▶ [INSTRUCTIONS TO FOLLOW]: Find the string "node" and gather every line that holds it.

▶ [DATA SECTION]:
^^^^^^^^^^^^^^^^
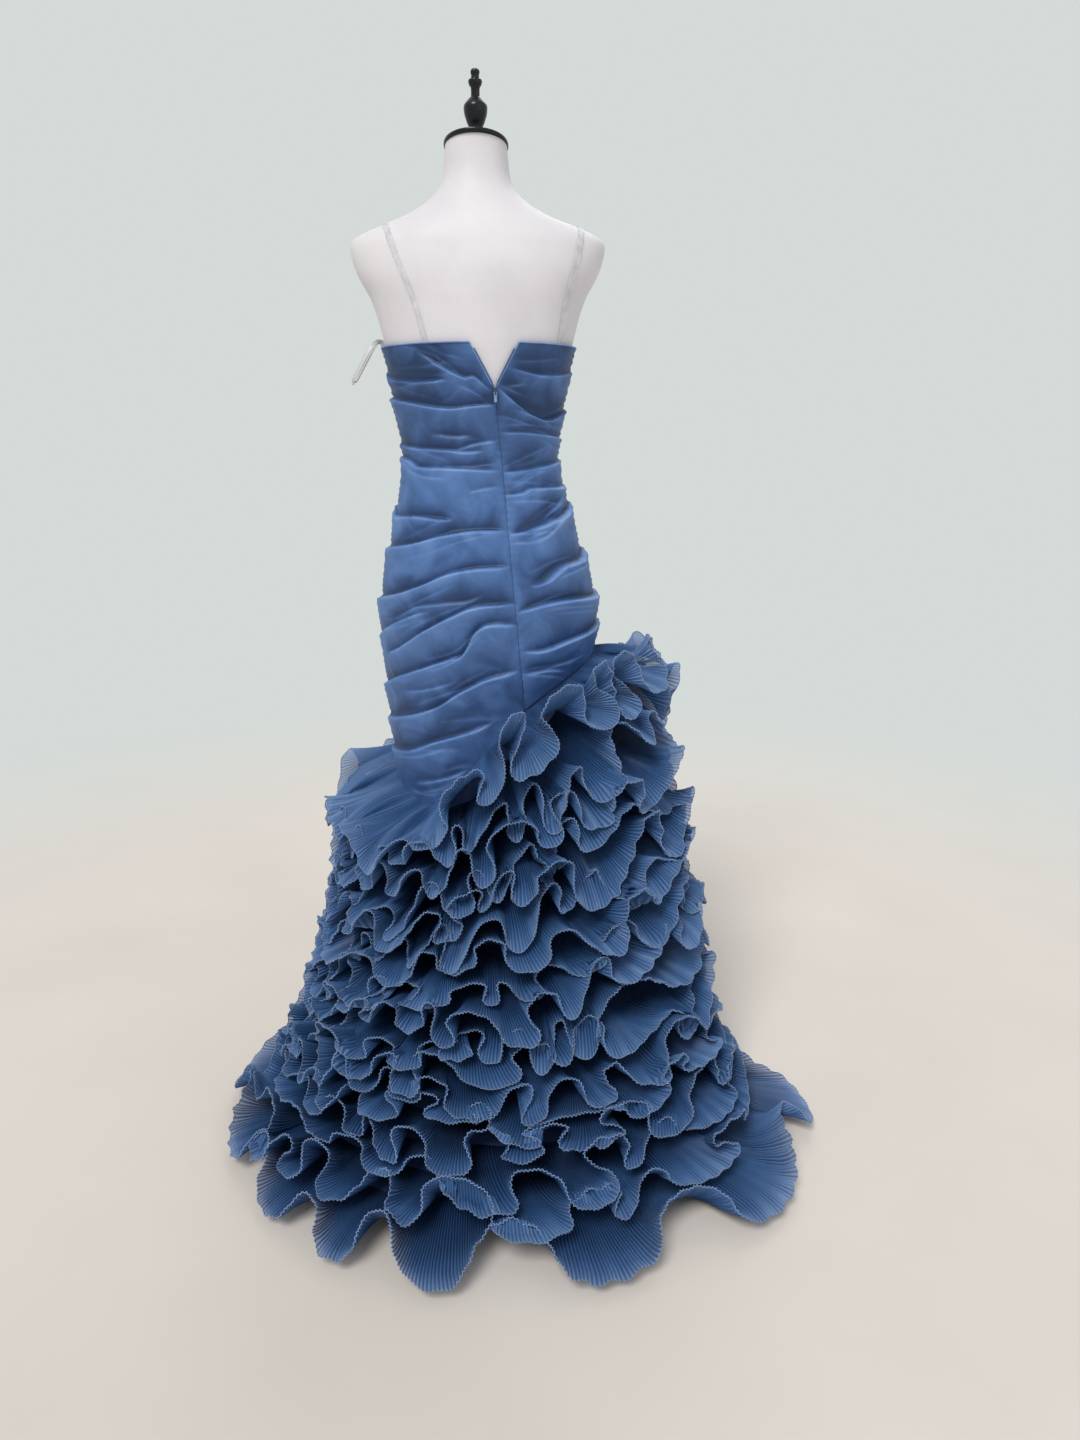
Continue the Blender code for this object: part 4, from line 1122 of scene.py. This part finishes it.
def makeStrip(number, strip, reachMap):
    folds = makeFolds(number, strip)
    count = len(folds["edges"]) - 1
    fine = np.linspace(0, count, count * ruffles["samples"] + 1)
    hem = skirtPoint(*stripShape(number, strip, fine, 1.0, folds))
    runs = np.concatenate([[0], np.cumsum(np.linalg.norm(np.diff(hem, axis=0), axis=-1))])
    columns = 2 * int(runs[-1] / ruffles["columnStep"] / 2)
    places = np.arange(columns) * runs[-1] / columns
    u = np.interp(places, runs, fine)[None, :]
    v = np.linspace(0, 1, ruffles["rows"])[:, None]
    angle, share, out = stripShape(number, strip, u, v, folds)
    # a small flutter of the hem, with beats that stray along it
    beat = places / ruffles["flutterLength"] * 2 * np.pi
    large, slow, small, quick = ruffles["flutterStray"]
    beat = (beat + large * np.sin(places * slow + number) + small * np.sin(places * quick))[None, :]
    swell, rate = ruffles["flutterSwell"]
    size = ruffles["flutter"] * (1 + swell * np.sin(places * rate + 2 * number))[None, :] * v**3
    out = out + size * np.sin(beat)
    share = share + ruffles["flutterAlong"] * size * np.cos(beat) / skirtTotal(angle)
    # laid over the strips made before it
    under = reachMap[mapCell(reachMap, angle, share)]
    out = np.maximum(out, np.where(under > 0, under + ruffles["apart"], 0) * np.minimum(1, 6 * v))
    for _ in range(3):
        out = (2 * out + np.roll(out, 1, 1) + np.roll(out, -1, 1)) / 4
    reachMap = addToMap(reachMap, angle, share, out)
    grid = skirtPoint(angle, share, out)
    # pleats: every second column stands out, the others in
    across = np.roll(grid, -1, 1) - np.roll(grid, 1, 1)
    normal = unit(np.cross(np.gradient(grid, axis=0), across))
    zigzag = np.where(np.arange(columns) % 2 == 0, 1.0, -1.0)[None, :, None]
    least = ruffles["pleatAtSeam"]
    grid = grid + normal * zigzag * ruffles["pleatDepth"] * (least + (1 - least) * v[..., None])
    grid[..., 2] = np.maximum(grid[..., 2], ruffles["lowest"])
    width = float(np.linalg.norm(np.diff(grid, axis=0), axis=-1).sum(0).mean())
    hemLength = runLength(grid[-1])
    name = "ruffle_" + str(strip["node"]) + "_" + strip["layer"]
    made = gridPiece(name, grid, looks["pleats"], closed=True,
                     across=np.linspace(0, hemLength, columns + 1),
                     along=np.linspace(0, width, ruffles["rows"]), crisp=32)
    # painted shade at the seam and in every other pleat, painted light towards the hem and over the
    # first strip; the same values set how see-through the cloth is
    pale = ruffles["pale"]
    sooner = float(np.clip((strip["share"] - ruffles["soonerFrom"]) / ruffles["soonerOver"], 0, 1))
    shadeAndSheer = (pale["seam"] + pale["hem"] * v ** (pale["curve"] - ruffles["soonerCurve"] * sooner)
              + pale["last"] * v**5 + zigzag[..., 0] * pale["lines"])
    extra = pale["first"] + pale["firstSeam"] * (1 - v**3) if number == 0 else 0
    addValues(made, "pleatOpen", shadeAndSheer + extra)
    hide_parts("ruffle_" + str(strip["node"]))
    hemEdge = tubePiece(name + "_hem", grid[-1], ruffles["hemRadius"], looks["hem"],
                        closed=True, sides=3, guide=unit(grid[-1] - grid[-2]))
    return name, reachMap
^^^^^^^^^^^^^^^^
▶ [RESULT]:
    name = "ruffle_" + str(strip["node"]) + "_" + strip["layer"]
    hide_parts("ruffle_" + str(strip["node"]))